--- EXERCISE OBJECTIVE ---
List all lines in the material below that contain "part".

'''

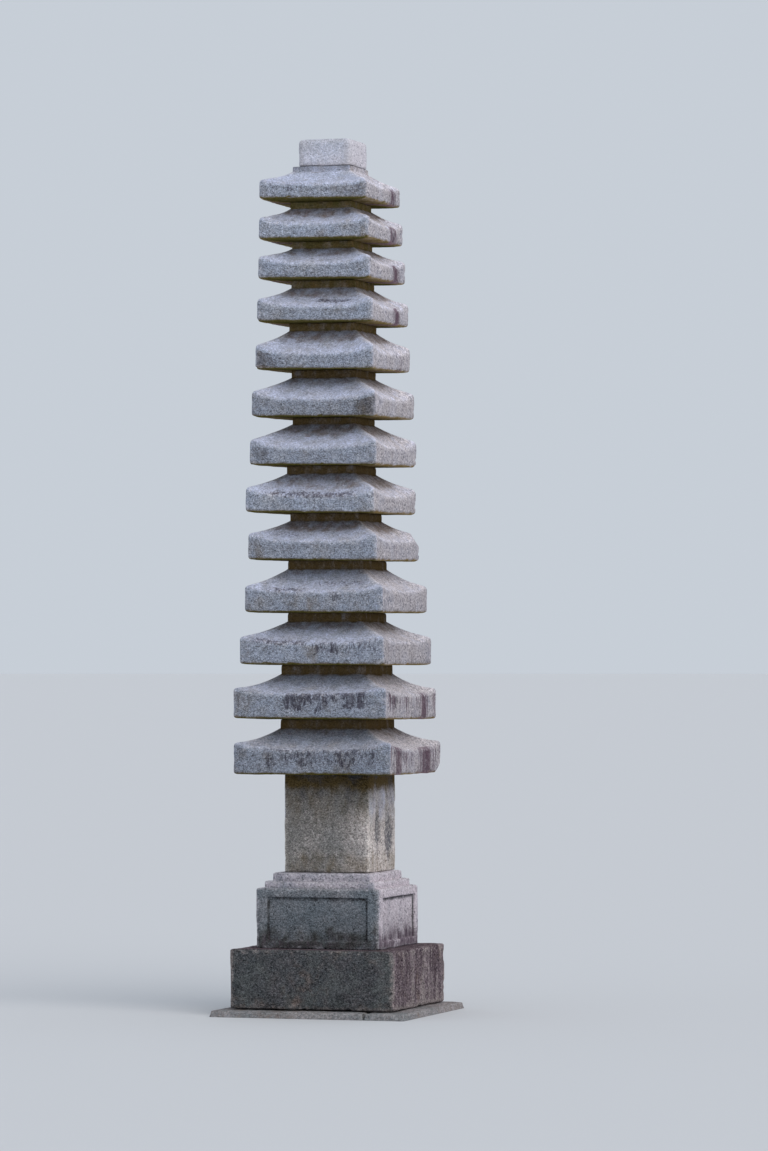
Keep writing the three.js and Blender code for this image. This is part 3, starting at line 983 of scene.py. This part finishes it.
# %% Roof sizes
ROOF_FIELDS = (
    "side", "eave", "rise", "slope", "straight", "slip", "turn", "dip_x", "dip_y",
    "neck_side", "neck", "neck_slip",
)
ROOF_ROWS = (
    (790, 118, 34, 101, 0.42, 8, 0.1, 0, 0, 434, 43, 0),
    (770, 120, 28, 96, 0.32, -1, -0.6, -3, -6, 422, 43, 9),
    (729, 106, 28, 101, 0.6, 5, -0.6, -5, 2, 374, 42, 5),
    (698, 100, 28, 109, 0.6, 9, -0.1, -4, 6, 376, 41, 5),
    (654, 93, 34, 96, 0.65, -1, -0.6, -14, 12, 347, 37, 10),
    (654, 82, 38, 107, 0.7, -14, 0, -14, 10, 340, 38, 2),
    (642, 86, 36, 112, 0.8, 0, 0.2, -10, 16, 314, 32, 1),
    (627, 88, 36, 102, 0.75, 1, 0.3, -10, 16, 322, 37, 2),
    (598, 80, 40, 107, 0.65, 1, 0.5, -14, 20, 334, 36, 0),
    (587, 77, 36, 93, 0.55, 3, 0.6, -16, 4, 318, 35, 0),
    (569, 79, 34, 75, 0.5, 0, 0.2, -14, 4, 307, 33, 2),
    (559, 76, 34, 82, 0.5, -3, 0.5, -8, -10, 310, 32, 0),
    (547, 75, 22, 71, 0.5, -7, 0.3, -18, -16, 290, 24, 4),
)
print("height of all roofs in mm:", sum(row[1] + row[3] + row[10] for row in ROOF_ROWS))

# %% [markdown]
# ## What water has drawn on each roof
# A second table says what stains each roof has and where, as the photograph shows them. Their
# outlines are left to noise. Tone makes the whole front lighter. Shelter is how far up the slope the
# dry, dark part begins, and dark is how dark that is; that darkness is partly stain and partly painted
# shade from the roof above. Streaks run down an eave, hooks hang in rows from its upper edge, blots are
# round spots of black lichen, tides are thin dark lines across the front's slope, and lines is the
# strength of fine runs on the right.

# %% Roof stains
# streaks: face, place along it from -1 to 1, width in metres, strength. hooks: face, start, end, strength.
# blots: face, place, height as a share of the eave, size in metres, strength.
# tides: how far up the slope, start, end, strength.
STAIN_FIELDS = ("tone", "shelter", "dark", "stains")
ROOF_STAINS = (
    (0.05, 0.80, 0.45, {
        "streaks": [(RIGHT, 0.42, 0.130, 1.08), (RIGHT, -0.74, 0.070, 0.90)], "lines": 0.72,
        "hooks": [(FRONT, -0.6, 0.85, 0.44), (RIGHT, -0.95, -0.45, 0.42)]}),
    (0.19, 0.85, 0.35, {
        "streaks": [(RIGHT, 0.50, 0.060, 0.92)], "lines": 0.60, "blots": [(FRONT, -0.15, 0.86, 0.06, 0.40)],
        "hooks": [(FRONT, -0.34, 0.80, 0.63), (RIGHT, -0.98, -0.55, 0.45)]}),
    (0.27, 0.70, 0.50, {
        "hooks": [(FRONT, 0.03, 0.38, 0.50), (FRONT, 0.44, 0.97, 0.38)],
        "tides": [(0.06, -0.90, -0.05, 0.85)]}),
    (0.20, 0.88, 0.25, {
        "hooks": [(FRONT, 0.24, 0.40, 0.60)],
        "tides": [(0.12, -0.75, -0.15, 0.85), (0.42, -0.05, 0.90, 0.55)]}),
    (0.23, 0.50, 0.66, {"tides": [(0.30, -0.80, -0.20, 0.50)]}),
    (0.36, 0.42, 0.44, {"tides": [(0.10, -0.70, 0.75, 0.92)]}),
    (0.24, 0.58, 0.60, {"blots": [(FRONT, -0.8, 0.5, 0.035, 0.45)]}),
    (0.14, 0.70, 0.38, {"blots": [(FRONT, 0.90, 0.25, 0.06, 0.95)]}),
    (0.29, 0.58, 0.55, {
        "streaks": [(RIGHT, 0.42, 0.04, 0.55)], "blots": [(FRONT, -1.0, 0.6, 0.10, 0.62)]}),
    (0.31, 0.56, 0.47, {
        "streaks": [(RIGHT, 0.33, 0.060, 0.98)], "tides": [(0.34, -0.10, 0.75, 0.95)]}),
    (0.36, 0.60, 0.48, {"streaks": [(RIGHT, 0.44, 0.062, 1.02)]}),
    (0.49, 0.55, 0.70, {"streaks": [(RIGHT, 0.42, 0.060, 1.02)]}),
    (0.49, 0.97, 0.20, {
        "streaks": [(RIGHT, 0.53, 0.066, 0.90)], "blots": [(FRONT, 0.95, 0.55, 0.05, 0.5)],
        "hooks": [(FRONT, -0.9, 0.95, 0.25)]}),
)
print("roofs with streaks:", sum("streaks" in row[-1] for row in ROOF_STAINS))

# %% [markdown]
# ## The shape of a roof
# The slope is a mix of a straight line and a parabola: with t from 0 at the eave to 1 at the low body,
# the height is straight times t plus the rest times t squared. The rings of the profile follow it, so
# one formula makes every slope, steep or flat, and the worn brow of the eave is a wide rounding.

# %% Roof shape
SEAT_MARGIN = 30 * MM
SLOPE_PLACES = np.concatenate([[0, 0.23], np.linspace(0.26, 1, 20)])
NECK_CORNER = 7 * MM
HIP_SOFTNESS = 9 * MM
LOWER_EDGE = 15 * MM
ROOF_CORE = 8 * MM


def roof_rings(roof, seat_side):
    """Rings of a roof stone: flat seat, underside, eave, slope, low body and its flat top."""
    half, neck_half = roof["side"] / 2, roof["neck_side"] / 2
    slope = [
        ring(
            half=half + (neck_half - half) * t,
            corner=roof["round"] + (NECK_CORNER - roof["round"]) * t + HIP_SOFTNESS * 4 * t * (1 - t),
            height=roof["eave"] + roof["slope"] * (roof["straight"] * t + (1 - roof["straight"]) * t * t),
            rise=1 - t, tilt=1 - t, shift=roof["neck_slip"] * t, climb=t,
        )
        for t in SLOPE_PLACES
    ]
    given = [
        ring(half=ROOF_CORE),
        ring(half=seat_side / 2 + SEAT_MARGIN, corner=roof["round"]),
        ring(half=half, corner=roof["round"], tilt=1),
        *slope,
        ring(half=neck_half, corner=NECK_CORNER, height=roof["top"], shift=roof["neck_slip"], climb=1),
        ring(half=ROOF_CORE, height=roof["top"], shift=roof["neck_slip"], climb=1),
    ]
    rounding = [0, 0, LOWER_EDGE, roof["brow"]] + [0] * (len(slope) - 1) + [5 * MM, 0]
    steps = [2, 9, 13, 2] + [1] * (len(slope) - 2) + [5, 3]
    return climb_up(given, rounding, steps)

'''

--- FINAL ANSWER ---
Keep writing the three.js and Blender code for this image. This is part 3, starting at line 983 of scene.py. This part finishes it.
# dry, dark part begins, and dark is how dark that is; that darkness is partly stain and partly painted